Los hábitos higiénicos han ido cambiando con los siglos. El ser humano ha pasado de curar dolencias desangrando al enfermo, o haciéndole beber su propia orina, a los antibióticos y el descubrimiento de los virus, esos entes tan feroces y diminutos que hoy nos llevan por el camino de la amargura. Pero lo cierto es que siempre ha habido gente precavida, y no todo el mundo se lanza a meterse por la boca cualquier cosa que pilla, le ofrecen u ordenan. Hay quien no se ha enganchado a la grifa o el cannabis solo por la repugnancia hacia ese empeño que tienen quienes fuman canutos de pasarse un cigarro lleno de babas de una boca a otra. Y rulando…

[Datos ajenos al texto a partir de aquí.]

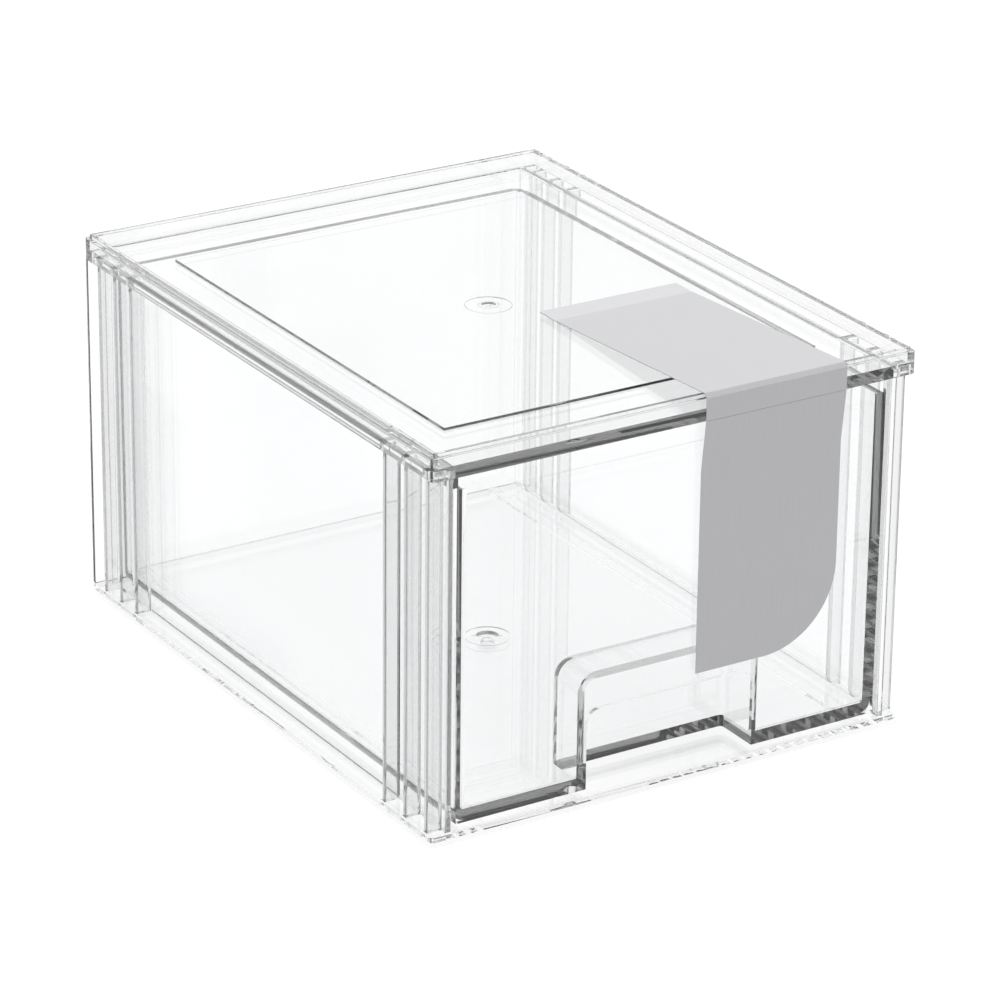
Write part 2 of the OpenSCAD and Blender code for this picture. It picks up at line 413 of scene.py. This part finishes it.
def feed(tree, socket, term):
    """Gives a socket another node's result, or a plain value."""
    if isinstance(term, bpy.types.NodeSocket):
        tree.links.new(term, socket)
    else:
        socket.default_value = term


def calculate(tree, operation, *terms):
    """The result of a Math node whose terms are numbers or other results."""
    node = tree.nodes.new("ShaderNodeMath")
    node.operation = operation
    for socket, term in zip(node.inputs, terms):
        feed(tree, socket, term)
    return node.outputs[0]


def where(tree, mask, shade, elsewhere=1.0):
    """The shade where the mask is 1, and the other number where it is 0."""
    mix = tree.nodes.new("ShaderNodeMix")
    feed(tree, mix.inputs["Factor"], mask)
    feed(tree, mix.inputs["A"], elsewhere)
    feed(tree, mix.inputs["B"], shade)
    return mix.outputs["Result"]


def place_on_axes(tree):
    """A node that splits a point's place in its object into X, Y and Z."""
    place = tree.nodes.new("ShaderNodeTexCoord")
    split = tree.nodes.new("ShaderNodeSeparateXYZ")
    tree.links.new(place.outputs["Object"], split.inputs["Vector"])
    return split


def stretched_noise(tree, stretch, **values):
    """Noise on Object coordinates that are squeezed along some axes."""
    place = tree.nodes.new("ShaderNodeTexCoord")
    squeeze = add_node(tree, "ShaderNodeMapping", Scale=stretch)
    noise = add_node(tree, "ShaderNodeTexNoise", **values)
    tree.links.new(place.outputs["Object"], squeeze.inputs["Vector"])
    tree.links.new(squeeze.outputs["Vector"], noise.inputs["Vector"])
    return noise


def multiplied(tree, first, second, factor=1.0):
    """The colour that results when one colour multiplies another."""
    mix = tree.nodes.new("ShaderNodeMix")
    mix.data_type = "RGBA"
    mix.blend_type = "MULTIPLY"
    feed(tree, mix.inputs["Factor"], factor)
    feed(tree, mix.inputs["A"], first)
    feed(tree, mix.inputs["B"], second)
    return mix.outputs["Result"]


def new_group(name, numbers, outputs):
    """A shader node group, with the nodes for what goes in and comes out."""
    group = bpy.data.node_groups.new(name, "ShaderNodeTree")
    for label in numbers:
        group.interface.new_socket(
            label, in_out="INPUT", socket_type="NodeSocketFloat"
        )
    for label, kind in outputs.items():
        group.interface.new_socket(label, in_out="OUTPUT", socket_type=kind)
    entry = group.nodes.new("NodeGroupInput")
    leave = group.nodes.new("NodeGroupOutput")
    return group, entry, leave


def use_group(tree, group, **values):
    """A node that uses a node group, with its sockets set by name."""
    node = tree.nodes.new("ShaderNodeGroup")
    node.node_tree = group
    for key, value in values.items():
        node.inputs[key.replace("_", " ")].default_value = value
    return node


def cooling_waves_group():
    """Faint waves and cloudiness that moulding leaves in clear plastic."""
    name = "Cooling waves"
    if name in bpy.data.node_groups:
        return bpy.data.node_groups[name]
    group, entry, leave = new_group(
        name, ["Waves per metre"],
        {"Height": "NodeSocketFloat", "Tint": "NodeSocketColor"},
    )
    place = group.nodes.new("ShaderNodeTexCoord")
    waves = add_node(group, "ShaderNodeTexNoise", Detail=1.0, Roughness=0.35)
    clouds = add_node(
        group, "ShaderNodeTexNoise", Scale=CLOUDS_PER_METRE, Detail=2.0
    )
    tint = group.nodes.new("ShaderNodeMix")
    tint.data_type = "RGBA"
    tint.inputs["A"].default_value = grey(1.0)
    tint.inputs["B"].default_value = CLOUD_TINT
    link = group.links.new
    link(place.outputs["Object"], waves.inputs["Vector"])
    link(place.outputs["Object"], clouds.inputs["Vector"])
    link(entry.outputs["Waves per metre"], waves.inputs["Scale"])
    link(waves.outputs["Fac"], leave.inputs["Height"])
    link(clouds.outputs["Fac"], tint.inputs["Factor"])
    link(tint.outputs["Result"], leave.inputs["Tint"])
    return group


def painted_fin_shade_group():
    """Painted shade on the corner fins, with upright streaks, and darker on their narrow
    outer ends.
    """
    name = "Drawn fins"
    if name in bpy.data.node_groups:
        return bpy.data.node_groups[name]
    group, entry, leave = new_group(
        name, ["Fins from", "Ends from", "Fin shade", "End shade"],
        {"Shade": "NodeSocketFloat"},
    )
    out = calculate(group, "ABSOLUTE", place_on_axes(group).outputs["X"])
    on_fin = calculate(group, "GREATER_THAN", out, entry.outputs["Fins from"])
    on_end = calculate(group, "GREATER_THAN", out, entry.outputs["Ends from"])
    streaks = stretched_noise(
        group, (1.0, 1.0, STREAK_STRETCH), Scale=STREAKS_PER_METRE, Detail=3.0
    )
    vary = add_node(
        group, "ShaderNodeMapRange", To_Min=-STREAK_DEPTH, To_Max=STREAK_DEPTH
    )
    group.links.new(streaks.outputs["Fac"], vary.inputs["Value"])
    streaked = calculate(
        group, "ADD", entry.outputs["Fin shade"], vary.outputs["Result"]
    )
    fins = where(group, on_fin, streaked)
    shade = where(group, on_end, entry.outputs["End shade"], elsewhere=fins)
    group.links.new(shade, leave.inputs["Shade"])
    return group


def painted_rim_shade_group():
    """Painted shade on a panel's rim, a darker band along its outer edges."""
    name = "Panel rim"
    if name in bpy.data.node_groups:
        return bpy.data.node_groups[name]
    group, entry, leave = new_group(
        name, ["X from", "Y from", "Rim shade"], {"Shade": "NodeSocketFloat"}
    )
    place = place_on_axes(group)
    past = []
    for axis in "XY":
        out = calculate(group, "ABSOLUTE", place.outputs[axis])
        start = entry.outputs[axis + " from"]
        past.append(calculate(group, "GREATER_THAN", out, start))
    on_rim = calculate(group, "MAXIMUM", *past)
    shade = where(group, on_rim, entry.outputs["Rim shade"])
    group.links.new(shade, leave.inputs["Shade"])
    return group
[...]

El puro instinto impide a muchos correr riesgos. O bien les sucede como a aquel caballero del rey don Pedro —llamado el Cruel, pero también el Justiciero—, que se negaba en redondo a sorber los detritos procedentes de la tina de abluciones de la noble doña María de Padilla. «Prueba este agua, que es fresca y buena», le ordenó su rey. «Con su permiso, no me da la gana, señor», contestó el caballero. «¿Y por qué es eso?» , quiso saber don Pedro. Y el otro respondió (en plan machista medieval, por cierto) tratando tanto de complacer al jefe como de zafarse de su nauseabundo mandato: «Porque si no la pruebo, mi señor, evitaré la tentación. Pues temo que, si encuentro agradable la salsa, luego se me antoje la perdiz…».